Filali, D.; Dilshad, M.; Akram, M. Weak $\psi$-Contractions on Directed Graphs with Applications to Integral Equations. Mathematics 2024, 12, 2675. https://doi.org/10.3390/math12172675;

x.

Eljaneid, N.H.E.; Alshaban, E.; Alatawi, A.; Ali, M.S.; Alsharari, S.S.; Khan, F.A. Generalized Weak Contractions Involving a Pair of Auxiliary Functions via Locally Transitive Binary Relations and Applications to Boundary Value Problems. Mathematics 2025, 13, 163. https://doi.org/10.3390/math13010163;

xi.

Okeke, G.A.; Udo, A.V.; Alqahtani, R.T. Novel Method for Approximating Fixed Point of Generalized $\alpha$-Nonexpansive Mappings with Applications to Dynamics of a HIV Model.
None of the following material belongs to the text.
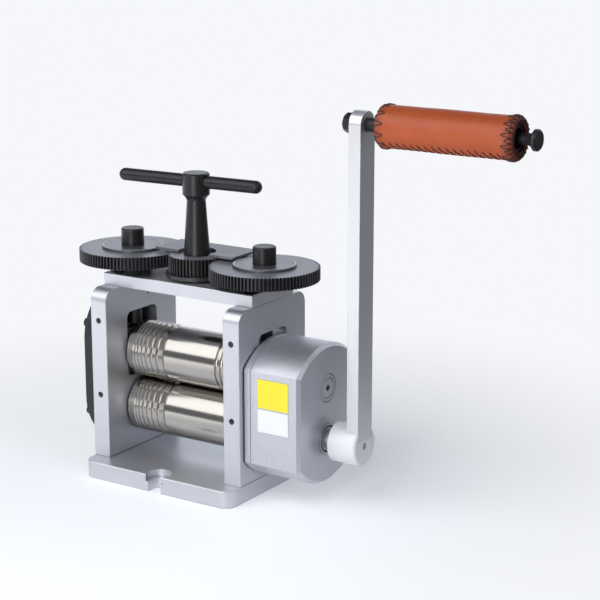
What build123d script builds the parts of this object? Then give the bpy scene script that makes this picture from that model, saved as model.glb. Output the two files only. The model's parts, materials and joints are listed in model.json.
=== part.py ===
"""Jewellers rolling mill: hand cranked, geared, with grooved rolls.

Axes: X runs along the rolls with the crank on +X, Y runs from the front (-Y)
to the rear, and Z is up. The origin is the middle of the underside of the
base plate. All lengths are millimetres and all angles are degrees.
"""
from build123d import *
from math import acos, cos, pi, radians, sin, sqrt, tan
import os

# ---- rolls -----------------------------------------------------------------
roll_diameter = 45.0
roll_face_length = 110.0
roll_side_gap = 0.5
roll_gap = 0.4
roll_axis_z = 49.0
roll_end_chamfer = 1.2
upper_journal_inset = 0.5
journal_diameter = 22.0
gear_seat_diameter = 20.0
vee_group_start = 48.2
vee_pitches = (2.8, 3.1, 3.7, 4.4, 5.1, 5.8, 6.9)
vee_land = 0.8
vee_depth_share = 0.34
wire_groove_start = 32.6
wire_groove_pitch = 4.6
wire_groove_count = 4
wire_groove_radius = 1.5

# ---- frame -----------------------------------------------------------------
plate_thickness = 15.0
plate_depth = 90.0
plate_height = 136.0
plate_corner_radius = 10.0
plate_edge_chamfer = 0.4
base_thickness = 13.5
base_depth = 120.0
base_corner_radius = 10.0
base_edge_chamfer = 0.5
slot_width = 12.0
slot_inset = 6.4
slot_counterbore_diameter = 20.6
slot_counterbore_depth = 5.6
top_plate_depth = 55.0
top_plate_thickness = 9.5
window_width = 38.0
window_bottom_z = 74.0
window_top_z = 126.5
window_corner_radius = 5.0
notch_width = 23.0
notch_height = 5.2
notch_corner_radius = 2.5
edge_hole_diameter = 4.8
edge_hole_depth = 14.0
edge_hole_low_z = 64.5
edge_hole_high_z = 124.5
oil_hole_diameter = 2.4
oil_hole_depth = 3.0
oil_hole_y = 8.3
oil_hole_below_top = 12.0

# ---- screws that hold the frame --------------------------------------------
thread_clearance = 0.05
plain_hole_clearance = 0.2
tapping_extra_depth = 2.0
base_screw_diameter = 8.0
base_screw_head_diameter = 13.0
base_screw_head_height = 8.0
base_screw_counterbore = 14.5
base_screw_recess = 0.6
base_screw_y = 20.0
base_screw_grip = 15.0
top_screw_diameter = 6.0
top_screw_head_diameter = 10.0
top_screw_head_height = 6.0
top_screw_counterbore = 11.0
top_screw_recess = 0.4
top_screw_y = 19.5
top_screw_grip = 11.0
hex_socket_share = 0.92
hex_socket_head_share = 0.6
hex_socket_depth = 3.0

# ---- bearings --------------------------------------------------------------
bush_outer_diameter = 28.0
running_clearance = 0.03
press_clearance = 0.01
block_height = 36.0
block_slide_clearance = 0.1
block_side_clearance = 0.2
block_corner_chamfer = 2.2
spring_y = 11.0
spring_coil_diameter = 5.6
spring_wire = 0.9
spring_wire_sides = 12
spring_turns = 4.0
spring_pocket_diameter = 6.6
spring_end_gap = 0.3
spring_pocket_depth = 5.0

# ---- roll adjusting gears --------------------------------------------------
adjust_module = 0.9
adjust_teeth = 92
centre_teeth = 48
adjust_gear_bottom_z = 165.5
adjust_gear_thickness = 10.0
centre_gear_bottom_z = 163.5
centre_gear_thickness = 13.5
centre_flange_radius = 24.4
centre_flange_thickness = 2.9
dial_radius = 24.3
dial_thickness = 2.1
dial_edge_chamfer = 0.5
dial_bore_clearance = 0.15
adjust_thread_diameter = 12.0
screw_passage_clearance = 0.5
adjust_post_diameter = 18.0
adjust_post_top_z = 191.0
adjust_post_gap = 1.0
adjust_post_chamfer = 0.8
key_width = 4.0
key_height = 2.0
key_clearance = 0.1
keyway_top_z = 181.5
spacer_outer_diameter = 30.0
spacer_play = 0.3
spacer_bore_clearance = 0.5
screw_tip_gap = 0.3
screw_tip_radius = 3.5
screw_tip_height = 1.5

# ---- pointer plate over the gears ------------------------------------------
pointer_top_z = 179.5
pointer_thickness = 2.0
pointer_half_width = 37.0
pointer_front_y = -4.5
pointer_notch_radius = 15.0
pointer_leg_half_width = 27.0
pointer_leg_above_plate = 0.5
pointer_screw_x = 18.0
pointer_screw_z = 154.2
pointer_screw_diameter = 4.0
pointer_screw_head_diameter = 7.0
pointer_screw_head_height = 2.6
pointer_screw_grip = 9.0

# ---- tee handle ------------------------------------------------------------
pivot_diameter = 14.0
pivot_bush_diameter = 20.0
pivot_flange_diameter = 25.0
pivot_flange_thickness = 1.3
cone_base_radius = 10.3
cone_top_radius = 7.35
cone_top_z = 219.7
flare_mid_radius = 8.5
head_radius = 10.6
head_bottom_z = 224.2
head_top_z = 241.0
head_edge_chamfer = 1.0
tee_bar_z = 234.2
tee_bar_diameter = 10.0
tee_bar_half_length = 64.0
tee_bar_offset = -6.0
tee_bar_yaw = 4.0
slide_clearance = 0.05
retainer_diameter = 24.0
retainer_thickness = 2.5
retainer_screw_diameter = 6.0
retainer_screw_head_diameter = 10.5
retainer_screw_head_height = 3.3
retainer_screw_grip = 12.0
axial_play = 0.3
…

Mathematics 2025, 13, 550. https://doi.org/10.3390/math13040550;

xii.

Mahmoud, M.; Alofi, A.S.; Zurayyir, M.A. New Approximation Formula of Digamma Function with Bounded Remainder. Mathematics 2025, 13, 720. https://doi.org/10.3390/math13050720.
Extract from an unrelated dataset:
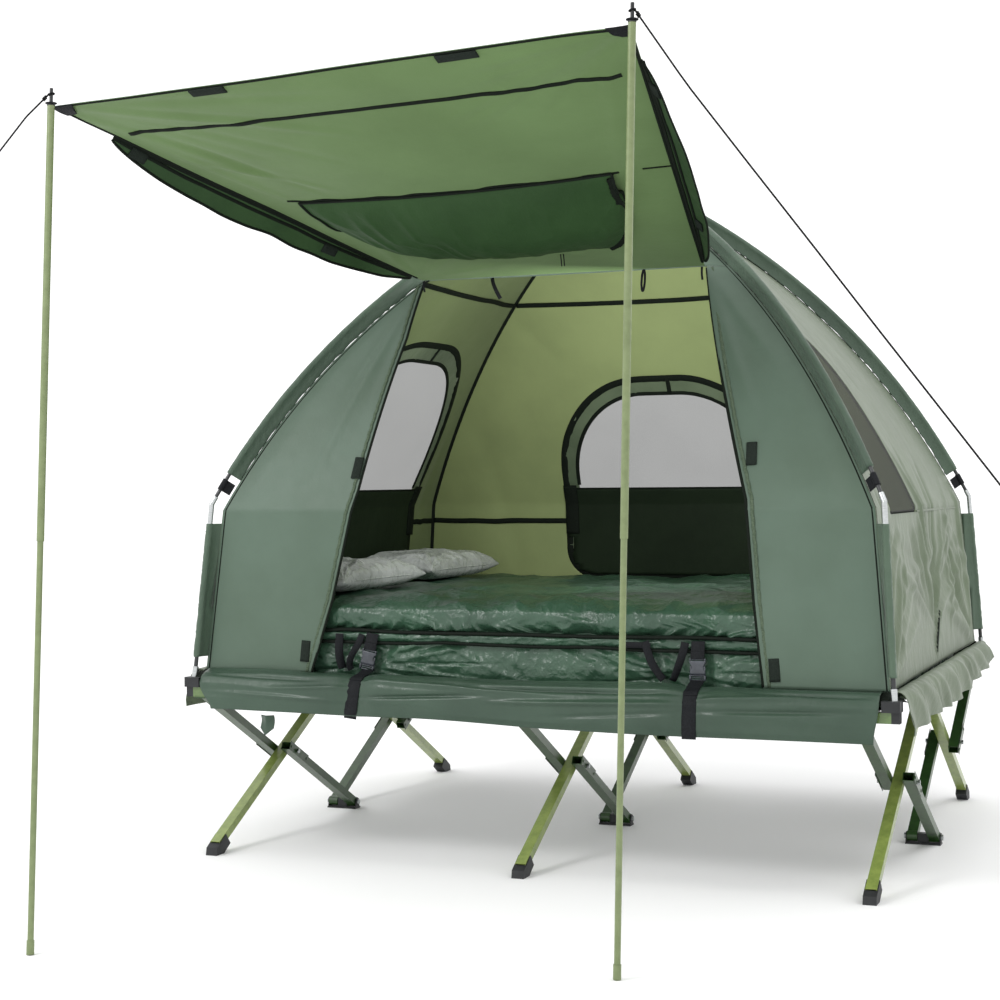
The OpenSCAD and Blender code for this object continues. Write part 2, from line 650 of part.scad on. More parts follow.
// ---------- guy ropes ----------
function unit(v) = v / norm(v);
function rope_dir(p, i) = unit(p[min(i + 1, len(p) - 1)] - p[max(i - 1, 0)]);
function ring(p, i, n) = let (t = rope_dir(p, i), a = unit(cross(t, [0, 1, 0])), b = cross(t, a))
  [for (k = [0 : n - 1]) p[i] + rope_d / 2 * (cos(360 * k / n) * a + sin(360 * k / n) * b)];
module rope(p) {
  n = 8;
  m = len(p);
  polyhedron([for (i = [0 : m - 1]) each ring(p, i, n)], concat(
    [[for (k = [0 : n - 1]) k]],
    [for (i = [0 : m - 2], k = [0 : n - 1]) let (a = i * n + k, b = i * n + (k + 1) % n)
      [a, a + n, b + n, b]],
    [[for (k = [n - 1 : -1 : 0]) (m - 1) * n + k]]));
}
module guy_ropes() { color("#121314") { rope(rope_l); rope(rope_r); } }
module wire_loop(p) {
  translate(p + [0, 0, -13]) rotate([90, 0, 20]) rotate_extrude($fn = 48) translate([10, 0])
    circle(r = 2, $fn = 16);
}
module guy_hooks() {
  color("#9a9ea0") { wire_loop(rope_l[len(rope_l) - 1]); wire_loop(rope_r[len(rope_r) - 1]); }
}

centre_foot_pads();
centre_brackets();
centre_axles();
front_outer_legs();
front_foot_shoes();
middle_rail();
middle_rail_caps();
front_inner_legs();
front_gussets();
front_pivot_bolts();
front_rail();
front_rail_caps();
rear_inner_legs();
rear_gussets();
rear_pivot_bolts();
rear_rail();
rear_rail_caps();
rear_outer_legs();
rear_foot_shoes();
canvas_deck();
end_bars();
corner_blocks();
pole_sockets();
corner_posts();
elbow_tubes();
dome_hoops();
apex_hub();
pole_sleeves();
web_tabs();
front_left_panel();
front_right_panel();
front_roof_panel();
left_wall();
right_wall();
back_wall();
window_meshes();
window_flaps();
tent_floor();
front_skirt();
rear_skirt();
end_skirts();
mattress();
sleeping_bag_base();
sleeping_bag_quilt();
pillows();
lower_straps();
buckle_clips();
left_buckle_socket();
right_buckle_socket();
awning_panel();
rolled_door();
upper_pole_tubes();
pole_tips();
corner_tabs();
guy_ropes();
guy_hooks();
left_lower_tube();
right_lower_tube();
left_pole_foot();
right_pole_foot();
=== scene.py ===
import math

import bmesh
import bpy
import numpy as np
from mathutils import Matrix


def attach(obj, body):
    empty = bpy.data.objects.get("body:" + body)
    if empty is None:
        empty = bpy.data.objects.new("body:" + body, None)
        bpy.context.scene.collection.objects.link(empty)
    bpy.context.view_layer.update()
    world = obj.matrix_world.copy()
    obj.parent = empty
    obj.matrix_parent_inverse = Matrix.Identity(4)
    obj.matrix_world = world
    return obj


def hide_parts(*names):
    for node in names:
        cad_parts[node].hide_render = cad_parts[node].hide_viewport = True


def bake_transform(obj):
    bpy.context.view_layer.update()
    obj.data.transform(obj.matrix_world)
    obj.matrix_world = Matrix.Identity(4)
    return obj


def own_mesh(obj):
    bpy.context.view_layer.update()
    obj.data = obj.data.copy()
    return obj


# A folding double cot that carries a pole tent, with a mattress, a quilted sleeping bag, two
# pillows and an awning on two poles. Everything is in metres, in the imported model's frame.
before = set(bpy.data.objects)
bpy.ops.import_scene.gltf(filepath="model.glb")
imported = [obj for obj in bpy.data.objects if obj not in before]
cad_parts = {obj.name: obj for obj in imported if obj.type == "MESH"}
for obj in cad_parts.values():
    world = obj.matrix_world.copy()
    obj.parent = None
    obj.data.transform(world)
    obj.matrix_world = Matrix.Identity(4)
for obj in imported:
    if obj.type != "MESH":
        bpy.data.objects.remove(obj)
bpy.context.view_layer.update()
PI = math.pi

# ---------------------------------------------------------------- sizes

# Dome: distance out along a hoop's diagonal, against height
SIDE_K = math.sqrt(1.64)  # diagonal distance for each metre along the cot
ACROSS = 0.8  # the tent's width over its length
ARC_OUT, ARC_UP, ARC_R = -0.6495, -0.1030, 2.100
CROWN_UP, CROWN_R = 1.2286, 0.6184
CLOTH_IN = 0.035  # the cloth hangs this far inside the hoops
WALL_LOW, WALL_HALF = 0.495, 0.928
ELBOW_ANGLE, CROWN_ANGLE = math.radians(30), math.radians(64)
POST_FOOT = np.array([0.9426, 0.779, 0.479])
POST_HEAD = np.array([0.913, 0.7304, 0.947])

# Openings
DOOR_TOP = 1.570
DOOR_LEFT = np.array([[-0.606, 0.490], [-0.606, 0.503], [-0.550, 0.691], [-0.489, 0.982],
                      [-0.440, 1.400], [-0.440, 1.570]])
DOOR_RIGHT = np.array([[0.620, 0.490], [0.620, 0.503], [0.594, 0.708], [0.571, 0.951],
                       [0.4355, 1.389], [0.380, 1.570]])
# width, sill, crown, sideways place, sill corner radius
BACK_WINDOW = (0.740, 0.690, 1.330, -0.020, 0.090)
LEFT_WINDOW = (0.960, 0.690, 1.420, 0.040, 0.090)
RIGHT_WINDOW = (0.400, 0.912, 1.410, -0.310, 0.014)
FLAP_TOP = 0.984
BAND = 0.046  # mesh band round a window

# Skirts: distance out and height of the outside, from the wall down to the hem
FRONT_SKIRT = np.array([[0.739, 0.490], [0.756, 0.496], [0.778, 0.494], [0.795, 0.484],
                        [0.806, 0.466], [0.811, 0.440], [0.811, 0.405], [0.806, 0.372]])
END_SKIRT = np.array([[0.929, 0.490], [0.940, 0.497], [0.954, 0.497], [0.968, 0.484],
                      [0.975, 0.462], [0.977, 0.430], [0.975, 0.392]])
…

These contributions can be categorized based on their main objectives, as follows:

• Nonlinear functional analysis (see i, ii, iii, ix, x, xi);
• Fixed point theory and applications (see iii, ix, x, xi);
• Convex analysis and optimization (see i, ii, iv, vi, v, vii, viii);
• Analytic number theory (see vii);
• Mathematical inequalities and applications (see v, vii, viii, xii);
• Mathematical means and applications (see v, vii, viii);
• Theory and applications for special functions (see v, vii, viii,xii).

We hope that interested researchers and practitioners will read these papers published in this Special Issue and find valuable inspiration for future work in these exciting areas.

In conclusion, this Special Issue has undoubtedly achieved its original goals. Notably, several papers have been recognized repeatedly as ESI Highly Cited Papers. Clearly, this Special Issue has shed new light on important topics and raised new challenges for future research. Finally, we would like to express our sincere gratitude to the editorial team and the reviewers of Mathematics, especially the Editors-in-Chief, for their invaluable support throughout the editing process.